Count lines holding the word "that". Only the number is wanted.

[start Supplied material]

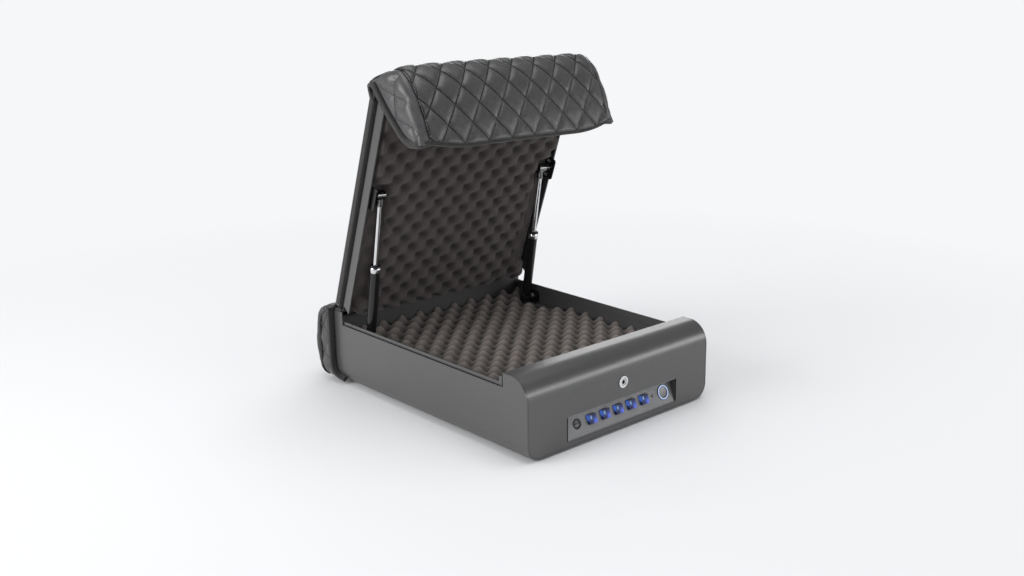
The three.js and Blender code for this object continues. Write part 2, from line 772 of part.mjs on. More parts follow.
// Lid coordinates: the origin on the hinge axis, minus y towards the lid's front edge and z out of its
// outer face.
function lidShell() {
  const rear = barrelRadius + 2 * clearance;
  const [bend, inner] = [lidBend, lidBend - lidSheet];
  const section = new THREE.Shape();
  section.moveTo(halfWidth, -lidFlange);
  section.lineTo(halfWidth, -bend);
  section.absarc(halfWidth - bend, -bend, bend, 0, Math.PI / 2);
  section.absarc(-halfWidth + bend, -bend, bend, Math.PI / 2, Math.PI);
  section.lineTo(-halfWidth, -lidFlange);
  section.lineTo(-halfWidth + lidSheet, -lidFlange);
  section.absarc(-halfWidth + bend, -bend, inner, Math.PI, Math.PI / 2, true);
  section.absarc(halfWidth - bend, -bend, inner, Math.PI / 2, 0, true);
  section.lineTo(halfWidth - lidSheet, -lidFlange);
  const pan = prismY(section, -lidLength, -rear, 4);
  const front = box([-innerHalf, -lidLength, -lidFlange], [innerHalf, -lidLength + lidSheet, -lidSheet / 2]);
  const low = -lidFlange - overrun;
  const bevel = polygon([
    [0, -lidBend], [-flangeRootSetback, -lidBend], [-flangeTipSetback, low], [0, low],
  ]);
  const bevels = [
    prismX(bevel, -halfWidth - overrun, -innerHalf + overrun),
    prismX(bevel, innerHalf - overrun, halfWidth + overrun),
  ];
  const slotHalf = boltWidth / 2 + runningGap;
  const slots = boltMiddles.map((x) => box(
    [x - slotHalf, -lidLength - overrun, -boltDepthInLid - runningGap],
    [x + slotHalf, -lidLength + lidSheet + overrun, -boltDepthInLid + boltHeight + runningGap],
  ));
  return pan.add(front).subtract(joined([...bevels, ...slots]));
}

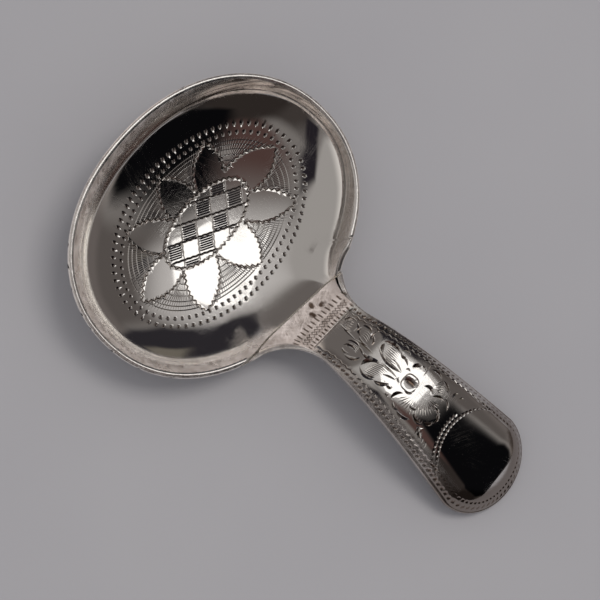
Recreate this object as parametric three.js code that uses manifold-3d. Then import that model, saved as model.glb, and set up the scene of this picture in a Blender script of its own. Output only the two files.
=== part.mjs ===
// Silver caddy spoon: an oval dish, a domed and arched handle, and the solder seam that joins them.
// Millimetres. The spoon lies on a table as it would, on the belly of its dish and the handle's tip.
// The origin is on the table where the dish touches it, +X runs to the handle's tip, +Z is up.
import * as THREE from 'three';
import { mergeVertices } from 'three/addons/utils/BufferGeometryUtils.js';
import Module from 'manifold-3d';

const wasm = await Module();
wasm.setup();

// Dish, with its rim level: an oval that is wider than it is long
const dishHalfLength = 18.7;
const dishHalfWidth = 24.1;
const ovalPower = 2.12;         // 2 is a true ellipse, more is a little squarer
const rimHeight = 7.4;          // top of the filed rim above the lowest point of the dish
const rimLand = 0.85;           // width of the filed rim
const floorThickness = 0.7;     // sheet at the middle of the dish
const dishSag = 2.9;            // rise of the gentle middle, out to the rim
const wallPower = 11;           // how late and how steeply the wall turns up
const neckDip = 2.0;            // how much lower the rim runs where the handle leaves it
const neckDipHalfWidth = 8.5;

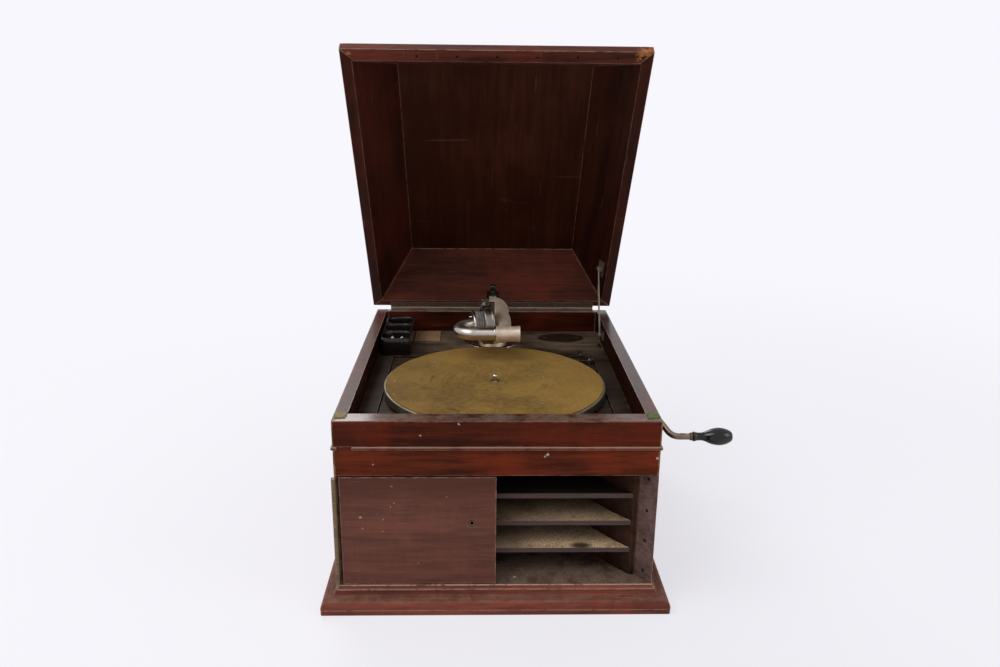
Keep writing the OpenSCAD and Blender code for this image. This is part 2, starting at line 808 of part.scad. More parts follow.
module lid_shell() {
  translate([0, 0, lid_z]) difference() {
    intersection() {
      translate([0, lid_mid_y, 0]) along_x(-lid_hw, lid_hw) lid_outer(lid_len / 2);
      along_y(lid_back_y - lid_len, lid_back_y) lid_outer(lid_hw);
    }
    intersection() {
      along_x(-lid_hw, lid_hw) lid_inner(lid_back_y - lid_len + lid_rim_front, lid_back_y - lid_rim_back);
      along_y(lid_back_y - lid_len - 1, lid_back_y + 1)
        lid_inner(-lid_hw + lid_rim_side, lid_hw - lid_rim_side);
    }
    block([-panel_hw, panel_y0, lid_in_h], [panel_hw, panel_y1, lid_top_h + 1]);
  }
}

mitre_run = 150;

// Plan of the part of the lid's frame that belongs to one rail
module front_region() {
  y = lid_back_y - lid_len;
  polygon([[-lid_hw, y], [lid_hw, y], [lid_hw - mitre_run, y + mitre_run], [-lid_hw + mitre_run, y + mitre_run]]);
}

module rear_region() {
  y = lid_back_y;
  polygon([[-lid_hw, y], [lid_hw, y], [lid_hw - mitre_run, y - mitre_run], [-lid_hw + mitre_run, y - mitre_run]]);
}

nail_x = [-102, -51, 0, 51, 102.5, 153.4];
nail_in = 9.5;

module lid_front_rail() {
  color(mahogany) opened() difference() {
    intersection() {
      lid_shell();
      linear_extrude(2 * rim_z) front_region();
    }
    for (x = nail_x) translate([x, lid_back_y - lid_len + nail_in, lid_z - 1]) cylinder(h = 9, r = 1.2);
  }
}

module lid_rear_rail() {
  color(mahogany) opened() difference() {
    intersection() {
      lid_shell();
      linear_extrude(2 * rim_z) rear_region();
    }
    at_lid_screws(1) screw_hole(hinge_screw_l);
  }
}

module lid_side_rails() {
  color(mahogany) opened() difference() {
    lid_shell();
    linear_extrude(2 * rim_z) front_region();
    linear_extrude(2 * rim_z) rear_region();
    at_stay_bracket_screws() screw_hole(hinge_screw_l);
  }
}

module lid_panel() {
  color(dark_wood) opened()
    block([-panel_hw, panel_y0, lid_z + lid_in_h], [panel_hw, panel_y1, lid_z + lid_in_h + lid_panel_t]);
}

module lid_hinge_lid_leaf() {
  color(nickel) opened() lid_leaf(1);
}

// Lid stay

stay_top = [hinge_y - stay_up_in, lid_z + stay_up_h];
splay_angle = atan2(lid_splay, lid_in_h);
bracket_t = 1.4;

// Places children on the lid's right inner slope beside the stay's pivot, pointing inwards
module on_right_slope(y, up) {
  translate([lid_hw - lid_rim_side, y, lid_z]) rotate([0, -splay_angle, 0]) translate([0, 0, up])
    rotate([0, -90, 0]) children();
}

module at_stay_bracket_screws() {
  for (y = [-1, 1]) on_right_slope(stay_top[0] + y * 11, 13) translate([0, 0, bracket_t]) children();
}

module stay_upper_bracket() {
  lug_x = stay_x + stay_t / 2 + pass_gap;
  plate = [12, 32, bracket_t];
  behind = 2 * plate[1];
  color(steel) opened() difference() {
    union() {
      on_right_slope(stay_top[0], 13) translate([-plate[0] / 2, -plate[1] / 2, 0]) cube(plate);
      block([lug_x, stay_top[0] - 4, stay_top[1] - 4], [stay_x + 6, stay_top[0] + 4, stay_top[1] + 4]);
      translate([0, stay_top[0], stay_top[1]]) rod_x(stay_x - 2, stay_x + 4, stay_pin_r);
      translate([0, stay_top[0], stay_top[1]]) rod_x(stay_x - 2.4, stay_x - stay_t / 2 - pass_gap, 3);
    }
    on_right_slope(stay_top[0], 0) translate([-behind / 2, -behind / 2, -plate[1]])
      cube([behind, behind, plate[1]]);
    at_stay_bracket_screws() screw_hole(hinge_screw_l);
  }
}

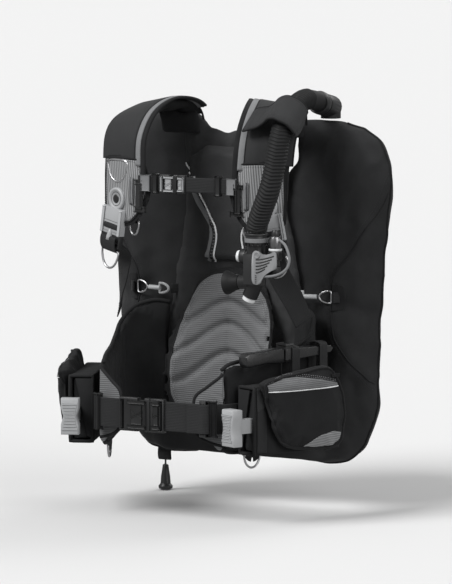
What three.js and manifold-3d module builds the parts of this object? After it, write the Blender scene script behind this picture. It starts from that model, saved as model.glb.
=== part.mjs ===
// Buoyancy compensator vest: a back-inflation air cell on a backplate, with a padded harness.
// Millimetres. X is the wearer's left, -Y the wearer's front, +Z up. The origin is the middle
// of the tank saddle's flat contact face, so the diving cylinder stands at positive Y.

import * as THREE from 'three';
import { mergeVertices } from 'three/addons/utils/BufferGeometryUtils.js';
import Module from 'manifold-3d';

const wasm = await Module();
wasm.setup();

// Driving dimensions
const TANK_RADIUS = 92;
const BAND_THICKNESS = 3;
const BAND_WIDTH = 50;
const WAIST_WEBBING = 50;
const SHOULDER_WEBBING = 38;
const CHEST_WEBBING = 25;
const WEBBING_THICKNESS = 2.4;
const GAP = 0.5;
const STRAP_THICKNESS = 14;
const STRAP_ANGLE = THREE.MathUtils.degToRad(18.4);
const BUCKLE_TILT = THREE.MathUtils.degToRad(10);
const POCKET_ANGLE = THREE.MathUtils.degToRad(-22.5);
const POCKET_CORNER = [123, -266];
const POCKET_LENGTH = 178;
const WAIST_HEIGHT = -163;
const BELT_FRONT = -313;
const CHEST_HEIGHT = 211;
const CHEST_FRONT = -200;
const RING_WIRE = 2.2;
const HOSE_RADIUS = 17.5;
const INFLATOR = [146, -228];

const vest = new THREE.Group();

// ---------- materials ----------

function finish(color, roughness, metalness = 0) {
  return new THREE.MeshStandardMaterial({ color, roughness, metalness });
}

const FABRIC = () => finish(0x222326, 0.9);
const LIGHT_FABRIC = () => finish(0x66686b, 0.9);
const WEBBING = () => finish(0x3f4043, 0.8);
const BLACK_PLASTIC = () => finish(0x1b1c1e, 0.5);
const GREY_PLASTIC = () => finish(0xb9bbbd, 0.5);
const STEEL = () => finish(0xc4c6c8, 0.25, 1);
const RUBBER = () => finish(0x1d1e20, 0.7);

// ---------- geometry helpers ----------

function vec(point) {
  return new THREE.Vector3(point[0], point[1], point[2]);
}

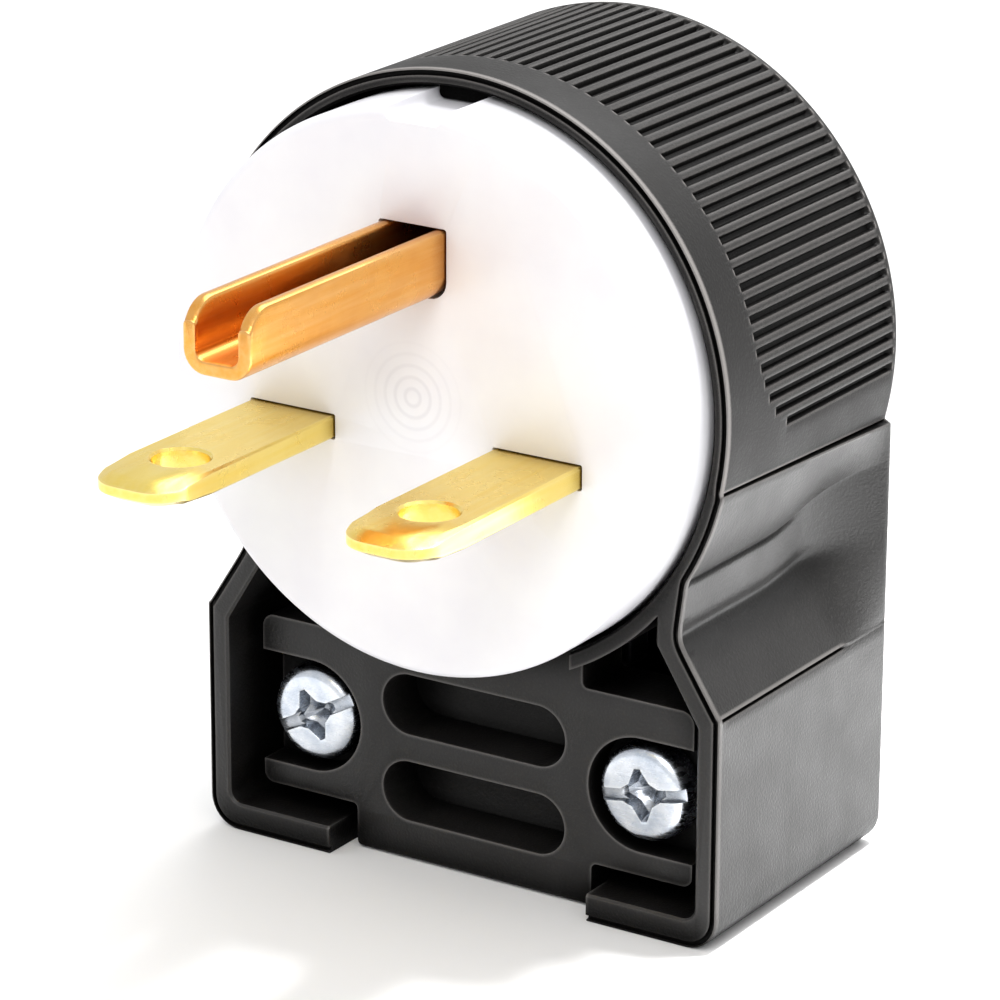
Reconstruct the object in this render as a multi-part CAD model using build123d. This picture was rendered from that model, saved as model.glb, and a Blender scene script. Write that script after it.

[end Supplied material]

Written answer:
6